By this point, the play is over. Wilson should have taken the easy throw to Keith Brown (81) on the slant, but he locked onto Hall too long and by the time he saw Brown it was too late. Essentially, Arkansas has won this play. Their three rushers (97, 6, and 24) have gotten the job done against the left side of our offensive line. Neither Kelly (6) or Olajabutu (24) can get to Wilson, but they have collapsed the pocket, and with Robinson (97) beating Andre Smith, Wilson -- though he steps forward in the pocket looking for room, which is indicated in the diagram by the red line and circle -- is just trapped with nowhere to go. He doesn't have his feet set, and he really can't throw the football. Again, Arkansas has won this play, it's time for Wilson to cover up the football, take the sack, and send the punting unit onto the field.

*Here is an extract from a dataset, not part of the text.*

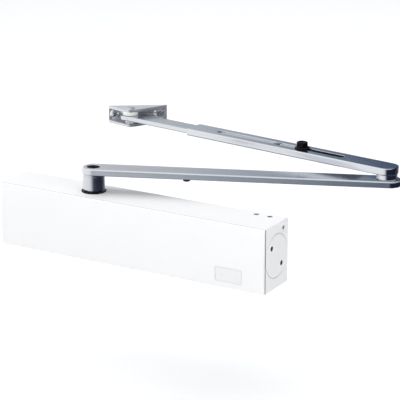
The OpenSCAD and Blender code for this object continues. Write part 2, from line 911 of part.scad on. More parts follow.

But the youthful Wilson foolishly refuses to relent. Instead he chooses to fight to the death, and the death comes quickly. At the last second, he tries to get off a quick throw -- the only person he could have had the arm strength to get the ball to throwing in that awkward position would be Keith Brown (81) on the crossing route, but honestly the Arkansas linebacker in zone coverage would have probably snagged that ball -- but he is doomed. Before his arm begins to go forward, Antwain Robinson (97) hits him and the ball pops loose. It's a fumble. An alert Randy Kelly scoops up the ball and races to the end zone. No Alabama player has a chance of bringing him down, Arkansas touchdown.

Arkansas 17, Alabama 10.

The Hogs, with an impotent offense on the sideline and Alabama having the ball in their territory, have somehow created the eventual overtime causing touchdown.

1 comment:

Win said...

An excellent break down. Sounds like it can be chalked up to inexperience at QB that caused the bad play although John Parker had a great game generally. Fair or not, that one play probably did doom Shula's career at UA and probably saved Nutt's job (lot of pregame discussion about Nutt being done if he lost that game). If John Parker had just dumped the ball off, history would be far different.